Petrouchka è una marionetta presente nella tradizione russa, alcuni lo hanno avvicinato a figure quali Arlecchino, Pulcinella, Coppelia, Pierrot o Pinocchio tuttavia il suo carattere malinconico e romanticamente sentimentale rivela invece le metamorfosi che -grazie all’amore- l’oggetto inanimato attraversa nella sua progressiva umanizzazione. Una umanizzazione che è un processo di liberazione.
Teshigawara parla di liberare la danza dalla danza, parla spesso di libertà, analizzandone sfumature e contraddizioni, infatti osserva: ma cos’è la libertà? Il sentirsi liberi? Dare la libertà? Liberare se stessi o gli altri? Come si coniuga questa ricerca di libertà alla relazione oggettuale? A ben vedere, a guardare un oggetto comune, come una sedia, non ci esime dalla relazione affettiva, infatti una sedia, può aspettarci per molto moltissimo tempo restando sempre disponibile alla relazione con il nostro corpo. Così la marionetta, la maschera, l’amore di Petrouchka/Saburo verso la Ballerina/Rihoko, e i colpi del Moro che porteranno alla morte del protagonista e alla ricomparsa della Ballerina, non fanno che materializzare il compimento di questo amore nel perdere la vita e come una crisalide riprendere vita in un processo dinamico di liberazione.


La mattina seguente al Teatro Arsenale la consegna dei premi.
Si inizia con il Leone d’argento Rocio Molina, figura di prima grandezza in una danza- il Flamenco- di antiche tradizioni, una danza che è uno sguardo periferico sul mondo, una danza che muove dalla cultura gitana andalusa, quindi dalla tradizione Rom. Il popolo senza patria è da sempre presente nelle arti basti pensare alla Buenaventura o ai Bari di Caravaggio.
Come osserva Pedro G Romero:
Importante. Il suo lavoro è letteralmente importante per il flamenco. Porta con sé qualcosa di significativo e prezioso, e lo mette dentro, al centro del flamenco. Rocío Molina è una delle artiste più importanti del nostro Paese, del nostro presente, non solo per il flamenco, ovviamente. Ma per il flamenco, per l’interno del flamenco, Molina è importante, molto importante. Naturalmente, quelli di noi che hanno apprezzato e imparato molto dal suo lavoro sono felici del premio di Venezia, che è come gridare dai tetti che il lavoro di Rocío Molina è molto importante.
José Luis Ortiz Nuevo è stato il primo a parlarmi di lei: “c’è una ragazza a Malaga che è qualcosa, una barbarie, non balla solo bene, è un’artista”. L’opera di Rocío Molina entrò presto nello spazio che Israel Galván aveva aperto al flamenco fin da Los zapatos rojos.

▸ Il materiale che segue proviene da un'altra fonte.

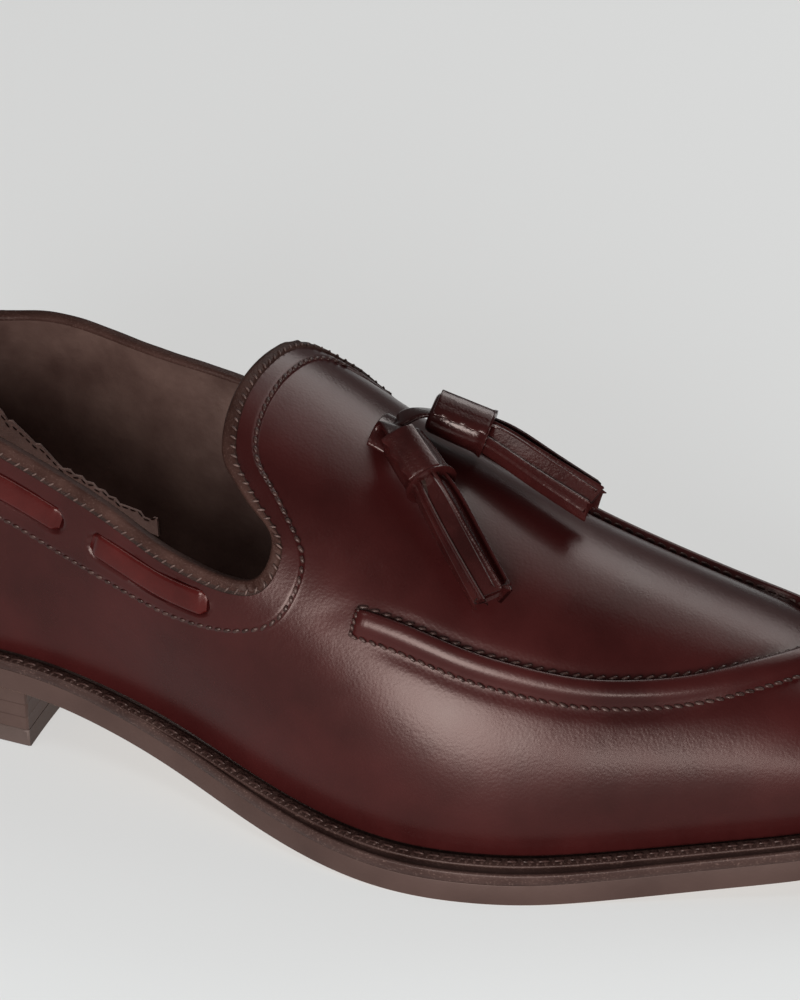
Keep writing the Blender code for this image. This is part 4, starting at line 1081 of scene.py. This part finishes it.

La parola rivoluzione è troppo una trovata pubblicitaria, troppo un grido d’allarme, se vogliamo. Preferisco parlare di metamorfosi, non so, come quella che Enrique Morente o Camarón de la Isla producono nel flamenco in un determinato momento. Non riguardano solo il canto. Aprono territori che cambiano i parametri, le regole e persino le emozioni nell’esperienza dell’arte, nell’esperienza del flamenco. Rocío Molina, per istinto e intelligenza, è entrata subito in questo territorio e l’ha portato a nuovi livelli. Molto presto. Il modo in cui ha dato conoscenza al suo corpo e dal suo corpo ha dato conoscenza al flamenco è stato fin dall’inizio. L’apparizione di Rocio Molina in questo nuovo territorio è una sorta di epifania…
A seguire consegna da parte del Presidente e del Direttore del Leone d’Oro a Saburo Teshigawara.
Il direttore, motivando il premio dice:
Coraggioso, straordinario, sensibile ed elettrizzante, Saburo Teshigawara ha ispirato, sfidato e galvanizzato molte generazioni di artisti, la precisissima sensibilità scultorea di Teshigawara, il suo potente senso della forma coreografica e il suo personalissimo linguaggio concorrono a creare un mondo esclusivamente suo. La sua pratica abbraccia una vasta gamma di discipline, dal teatro alle arti visive, dal film/video fino alla progettazione di scenografie, luci e costumi per tutti i suoi spettacoli. È la sua capacità di costruire interi ecosistemi artistici insieme al suo inesauribile coraggio a disimparare che ne fanno un unicum rispetto ad altri artisti. Teshigawara coglie il potere di un corpo in flusso costante ed è determinato a espandere il potenziale della coreografia oltre i limiti tradizionali. Il suo spirito pionieristico, la sua immensa tecnica e la sua padronanza di mezzi danno luogo a lavori che oltrepassano i confini scivolando attraverso i generi.
Teshigawara nel salutare e ringraziare i convenuti, non ha mancato di dedicare il Leone d’oro a Rihoko Sato né di rammentare l’importanza di aprire le porte alle giovani generazioni alle quali ha raccomandato di fronte a qualcosa di difficile, di essere isolati, di avere il coraggio di avere paura, di essere se stessi in ogni circostanza, di attraversare fragilità e paure, perché questo movimento costruisce il più potente stato d’animo per la costruzione di un’opera d’arte. I messaggi di Teshigawara sono schietti, diretti, sinceri, sono autentici e invitano sempre a mettersi in gioco e questo suo Leone d’oro è un grande dono per tutti noi e per tutti coloro che amano le arti, tutte.